To be done —
Your answer should consist only of the lines below from the one with "bar_part(bar_right - nose_chamfer, nose_chamfer, nose_r, nose_r" through the one with "record = json.load(file)", copied exactly.

--- start ---

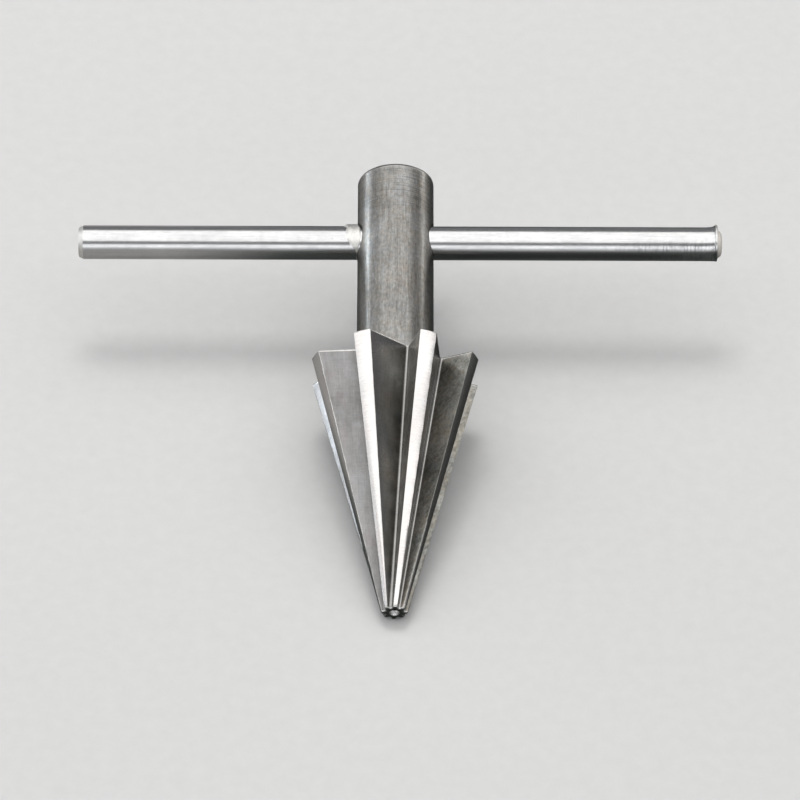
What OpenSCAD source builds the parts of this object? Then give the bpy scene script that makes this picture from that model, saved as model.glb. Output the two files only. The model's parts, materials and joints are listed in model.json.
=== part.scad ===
// T-handle pipe deburring reamer: an eight-fin conical reamer machined in one
// piece with its round shank, and a loose round T-bar that slides through a
// cross-hole near the shank's end. Millimetres.
//
// The tool is drawn upright (axis on Z, point at z = 0, bar along X), then
// laid down on its fins: the bench is z = 0, the bar runs along X, the point
// faces -Y.

/* [Cone] */
// diameter over the cutting lands at the big end
big_d = 40.5; // [36:0.5:44]
// diameter over the cutting lands at the point
tip_d = 6; // [5:0.1:8]
// length of the cone from point to shoulder
cone_len = 64; // [55:0.5:75]

/* [Flutes] */
// distance from the axis to the plane of each cutting face
face_offset = 1.3; // [0.6:0.05:1.6]
// width of the narrow flat at the bottom of a flute
root_w = 0.7; // [0.4:0.05:1]
// angle between a flute's cutting face and its back wall
flute_angle = 70; // [66:1:72]
// height of the flute bottom above the axis at the big end
root_big = 12.4; // [11.5:0.05:13]
// height of the flute bottom above the axis at the point
root_tip = 1.64; // [1.4:0.02:1.9]

/* [Shank] */
// shank diameter
shank_d = 18; // [16:0.5:20]
// shank length from the shoulder to its end
shank_len = 52.5; // [46:0.5:60]
// chamfer round the shank's end
shank_chamfer = 0.7; // [0.3:0.05:1.5]
// bar axis below the shank's end
bar_drop = 17; // [13:0.1:22]
// cross-hole diameter
hole_d = 8.16; // [8.06:0.02:8.18]
// depth of the countersink round each mouth of the cross-hole
hole_sink = 0.4; // [0.3:0.05:0.9]

/* [Centre holes] */
// mouth diameter of the centre hole in the point
tip_centre_d = 2.4; // [1.6:0.1:2.8]
// mouth diameter of the centre hole in the shank's end
end_centre_d = 5; // [3:0.5:7]

/* [T-bar] */
// bar diameter
bar_d = 8; // [7.98:0.01:8]
// bar length
bar_len = 152; // [130:1:180]
// bar overhang past the axis on the free (+X) side
bar_right = 77.1; // [70:0.1:85]
// chamfer on the plain end of the bar
bar_chamfer = 0.8; // [0.3:0.1:1.5]
// diameter of the upset ring that stops the bar against the shank
stop_d = 9; // [8.6:0.1:9.4]
// length of the upset ring
stop_len = 3.2; // [2:0.1:5]
// gap between the upset ring and the shank
stop_gap = 0.15; // [0.1:0.01:0.4]
// diameter of the peened lip near the free end
lip_d = 9.4; // [8.8:0.1:10]
// length of the peened lip along the bar
lip_len = 0.9; // [0.6:0.1:1.6]

/* [Hidden] */
$fn = 96;

steel = [0.62, 0.62, 0.60];
bright = [0.80, 0.81, 0.82];

big_r = big_d / 2;
tip_r = tip_d / 2;
shank_r = shank_d / 2;
bar_r = bar_d / 2;
hole_r = hole_d / 2;
total_len = cone_len + shank_len;
bar_z = total_len - bar_drop;

// offset that keeps surfaces from coinciding
sliver = 0.01;
// depth the shank is sunk into the cone
shank_overlap = 1;
// how far the cross-hole cutters run past the shank
hole_margin = 2;

// flute cutter: depth outward, and overruns before the point and past the cone
flute_reach = 30;
flute_lead = 8;
flute_tail = 12;

// centre-hole pilots, and the angle of the seat's side to the axis
tip_pilot_r = 0.45;
tip_pilot_depth = 2.8;
end_pilot_r = 1;
end_pilot_depth = 6;
seat_half_angle = 30;

// upset ring: length of its rise, and chamfer on the side facing the shank
stop_rise = 1;
stop_chamfer = 0.3;
// peened lip: parts of its length that rise and fall, and the fall in radius
lip_rise_share = 0.6;
lip_fall_share = 0.4;
lip_fall = 0.25;
// turned nose on the free end
nose_len = 1.2;
nose_r = 3.3;
nose_chamfer = 0.4;

// The flute bottoms rise in a straight line from the point to the big end.
root_slope = atan((root_big - root_tip) / cone_len);
// Where a flute's back wall meets the cone at the big end, as an angle before
// the next cutting face; the wall looks slightly flatter in a square section.
wall = atan(tan(flute_angle) * cos(root_slope));
wall_off = (face_offset + root_w) * cos(wall) - root_big * sin(wall);
wall_run = sqrt(big_r * big_r - wall_off * wall_off);
heel_gap = atan2(wall_off * cos(wall) + wall_run * sin(wall),
                 wall_run * cos(wall) - wall_off * sin(wall));

// The fins are turned so the tool lies level: one fin's heel and the next
// fin's cutting edge meet the bench at the same height.
fins = 8;
fin_step = 360 / fins;
edge_lead = asin(face_offset / big_r);
fin_phase = -(2 * fin_step - edge_lead - heel_gap) / 2;

// The fin nearest the bench leans on its cutting edge, land_low(r) below the
// axis where the cone's radius is r.
fin_lean = fin_step + fin_phase;
function land_low(r) = r * cos(max(0, fin_lean - asin(face_offset / r)));
function cone_r(z) = tip_r + (big_r - tip_r) * z / cone_len;

// pitch of the axis above the bench: the least slope from the big end's edge
// to the same edge at evenly spaced stations along the cone
stations = 60;
pitch = atan(min([for (i = [0:stations - 1])
    let (z = cone_len * i / stations)
    (land_low(big_r) - land_low(cone_r(z))) / (cone_len - z)]));
// height of the axis above the bench at the point
lift = land_low(big_r) * cos(pitch) - cone_len * sin(pitch);

// middle of the footprint: the point to the shank's end in Y, the bar in X
front_y = -tip_r * sin(pitch);
back_y = total_len * cos(pitch) + (shank_r - shank_chamfer) * sin(pitch);
mid_y = (front_y + back_y) / 2;
mid_x = bar_right - bar_len / 2;

// Lays the upright tool on the bench, footprint centred on the origin.
module on_bench() {
    translate([-mid_x, -mid_y, lift])
        rotate([pitch - 90, 0, 0])
            children();
}

// Puts children on the T-bar's axis, their Z along X.
module on_bar_axis() {
    translate([0, 0, bar_z])
        rotate([0, 90, 0])
            children();
}

// One flute: a straight prism whose bottom follows the sloping root line.
// Its flat side is the cutting face of the fin that follows it.
module flute() {
    root_len = cone_len / cos(root_slope);
    back_x = -face_offset - root_w;
    rotate([0, 0, fin_phase])
        translate([0, -root_tip, 0])
            rotate([root_slope, 0, 0])
                translate([0, 0, -flute_lead])
                    linear_extrude(height = root_len + flute_lead + flute_tail)
                        polygon([
                            [-face_offset, 0],
                            [-face_offset, -flute_reach],
                            [back_x - flute_reach * tan(flute_angle), -flute_reach],
                            [back_x, 0]
                        ]);
}

// Solid cone and shank before cutting.
module blank() {
    cylinder(h = cone_len, r1 = tip_r, r2 = big_r);
    translate([0, 0, cone_len - shank_overlap])
        cylinder(h = shank_len + shank_overlap - shank_chamfer, r = shank_r);
    translate([0, 0, total_len - shank_chamfer])
        cylinder(h = shank_chamfer, r1 = shank_r, r2 = shank_r - shank_chamfer);
}

// Cross-hole for the bar, with a 45 degree countersink at each mouth.
module cross_hole() {
    sink_len = hole_sink + hole_margin;
    on_bar_axis() {
        translate([0, 0, -shank_r - hole_margin])
            cylinder(h = shank_d + 2 * hole_margin, r = hole_r);
        for (turn = [0, 180])
            rotate([turn, 0, 0])
                translate([0, 0, shank_r - hole_sink])
                    cylinder(h = sink_len, r1 = hole_r, r2 = hole_r + sink_len);
    }
}

// Centre hole running up from z = 0: a conical seat and a small pilot.
module centre_hole(mouth_d, pilot_r, depth) {
    seat_len = (mouth_d - 2 * pilot_r) / 2 / tan(seat_half_angle);
    cylinder(h = seat_len, r1 = mouth_d / 2, r2 = pilot_r);
    cylinder(h = depth, r = pilot_r);
}

// Cone and shank, machined from one bar.
module reamer_body() {
    color(steel) on_bench() difference() {
        union() blank();
        for (i = [0:fins - 1])
            rotate([0, 0, i * fin_step]) flute();
        cross_hole();
        translate([0, 0, -sliver])
            centre_hole(tip_centre_d, tip_pilot_r, tip_pilot_depth);
        translate([0, 0, total_len + sliver])
            rotate([180, 0, 0])
                centre_hole(end_centre_d, end_pilot_r, end_pilot_depth);
    }
}

// One length of the bar, its radius running from r1 to r2.
module bar_part(start, length, r1, r2) {
    translate([0, 0, start])
        cylinder(h = length, r1 = r1, r2 = r2);
}

// Round bar: plain chamfered end on -X, an upset ring on the -X side of the
// shank, and a peened lip with a turned nose on the free end.
module t_bar() {
    plain_end = bar_right - bar_len;
    body_len = bar_len - bar_chamfer - nose_len - lip_len;
    stop_r = stop_d / 2;
    stop_end = -shank_r - stop_gap;
    stop_start = stop_end - stop_len;
    stop_flat = stop_len - (stop_rise + stop_chamfer);
    lip_r = lip_d / 2;
    lip_start = bar_right - nose_len - lip_len;
    lip_top = bar_right - nose_len - lip_len * lip_fall_share;
    color(bright) on_bench() on_bar_axis() {
        // plain end and body
        bar_part(plain_end, bar_chamfer, bar_r - bar_chamfer, bar_r);
        bar_part(plain_end + bar_chamfer, body_len, bar_r, bar_r);
        // upset ring
        bar_part(stop_start, stop_rise, bar_r - sliver, stop_r);
        bar_part(stop_start + stop_rise, stop_flat, stop_r, stop_r);
        bar_part(stop_end - stop_chamfer, stop_chamfer, stop_r, stop_r - stop_chamfer);
        // peened lip
        bar_part(lip_start, lip_len * lip_rise_share, bar_r - sliver, lip_r);
        bar_part(lip_top, lip_len * lip_fall_share, lip_r, lip_r - lip_fall);
        // turned nose
        bar_part(lip_start, lip_len + nose_len - nose_chamfer, nose_r, nose_r);
        bar_part(bar_right - nose_chamfer, nose_chamfer, nose_r, nose_r - nose_chamfer);
    }
}

reamer_body();
t_bar();
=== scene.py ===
# A tapered hand reamer: an eight-flute cone on a round shank, with a loose cross bar through
# the shank. It lies above a pale floor at z = 0; the bar runs along world X. Both pieces are
# built in millimetres in tool space, then moved to the frame's metres:
#   x along the bar, y away from the tool's up side, z from the point to the shank's end.
import json
import math
import bpy
import numpy as np
from mathutils import Matrix, Vector


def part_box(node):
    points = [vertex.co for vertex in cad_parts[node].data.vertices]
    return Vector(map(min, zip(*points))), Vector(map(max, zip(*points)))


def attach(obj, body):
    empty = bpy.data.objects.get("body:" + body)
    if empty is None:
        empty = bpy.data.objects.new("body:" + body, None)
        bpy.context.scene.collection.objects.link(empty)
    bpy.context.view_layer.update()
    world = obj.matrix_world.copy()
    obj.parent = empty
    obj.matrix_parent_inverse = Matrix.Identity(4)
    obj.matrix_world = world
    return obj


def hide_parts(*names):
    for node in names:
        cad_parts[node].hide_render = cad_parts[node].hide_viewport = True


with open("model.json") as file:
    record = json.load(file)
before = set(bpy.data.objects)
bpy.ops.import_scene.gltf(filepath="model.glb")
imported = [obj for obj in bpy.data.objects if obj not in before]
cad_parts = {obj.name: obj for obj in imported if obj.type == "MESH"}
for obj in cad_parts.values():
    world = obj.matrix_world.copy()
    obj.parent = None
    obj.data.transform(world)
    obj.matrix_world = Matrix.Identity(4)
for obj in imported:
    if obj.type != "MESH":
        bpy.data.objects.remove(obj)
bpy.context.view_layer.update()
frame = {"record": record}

TURN = 2 * math.pi

# ---------------------------------------------------------------- the frame
MOUNTS = {mount["name"]: mount for mount in frame["record"]["mounts"]}
AXIS = Vector(MOUNTS["shank_end"]["axis"]).normalized()    # along the tool, to the shank's end
ALONG_BAR = Vector((1.0, 0.0, 0.0))
UP = ALONG_BAR.cross(AXIS).normalized()                    # the tool's up side as it lies
TIP = Vector(MOUNTS["cone_seat"]["pos_m"]) - AXIS * 0.032  # the seat is 32 mm above the point
TO_WORLD = (Matrix.Scale(0.001, 4) @ Matrix.Translation(TIP * 1000)
            @ Matrix((ALONG_BAR, -UP, AXIS)).transposed().to_4x4())


def height_of(mount):
    """Height of a mount above the point, mm."""
    return (Vector(MOUNTS[mount]["pos_m"]) - TIP).dot(AXIS) * 1000.0


END = height_of("shank_end")
BAR_Z = height_of("bar_grip")
BAR_LOW, BAR_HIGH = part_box("t_bar")
X_LEFT = (BAR_LOW.x - TIP.x) * 1000.0
X_RIGHT = (BAR_HIGH.x - TIP.x) * 1000.0

# ---------------------------------------------------------------- dimensions, mm
R_BIG, R_TIP, CONE = 20.25, 3.0, 64.0       # cone: radii at shoulder and point, length
FLUTES = 8
PITCH = TURN / FLUTES
FACE_OFFSET = 1.3                           # cutting face to the axis
ROOT_WIDTH = 0.7                            # flat at the bottom of a flute
ROOT_BIG, ROOT_TIP = 12.4, 1.64             # root radius at shoulder and point
FLUTE_ANGLE = math.radians(70)
R_SHANK, CHAMFER = 9.0, 0.7
R_HOLE, R_BAR = 4.08, 4.0
CENTRE_SLOPE = math.tan(math.radians(30))   # flank of the centre holes
SLOPE = math.atan((ROOT_BIG - ROOT_TIP) / CONE)
WALL = math.atan(math.tan(FLUTE_ANGLE) * math.cos(SLOPE))   # back wall, seen along the axis
COS_WALL, SIN_WALL = math.cos(WALL), math.sin(WALL)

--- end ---

Written answer —
        bar_part(bar_right - nose_chamfer, nose_chamfer, nose_r, nose_r - nose_chamfer);
    }
}

reamer_body();
t_bar();
=== scene.py ===
# A tapered hand reamer: an eight-flute cone on a round shank, with a loose cross bar through
# the shank. It lies above a pale floor at z = 0; the bar runs along world X. Both pieces are
# built in millimetres in tool space, then moved to the frame's metres:
#   x along the bar, y away from the tool's up side, z from the point to the shank's end.
import json
import math
import bpy
import numpy as np
from mathutils import Matrix, Vector


def part_box(node):
    points = [vertex.co for vertex in cad_parts[node].data.vertices]
    return Vector(map(min, zip(*points))), Vector(map(max, zip(*points)))


def attach(obj, body):
    empty = bpy.data.objects.get("body:" + body)
    if empty is None:
        empty = bpy.data.objects.new("body:" + body, None)
        bpy.context.scene.collection.objects.link(empty)
    bpy.context.view_layer.update()
    world = obj.matrix_world.copy()
    obj.parent = empty
    obj.matrix_parent_inverse = Matrix.Identity(4)
    obj.matrix_world = world
    return obj


def hide_parts(*names):
    for node in names:
        cad_parts[node].hide_render = cad_parts[node].hide_viewport = True


with open("model.json") as file:
    record = json.load(file)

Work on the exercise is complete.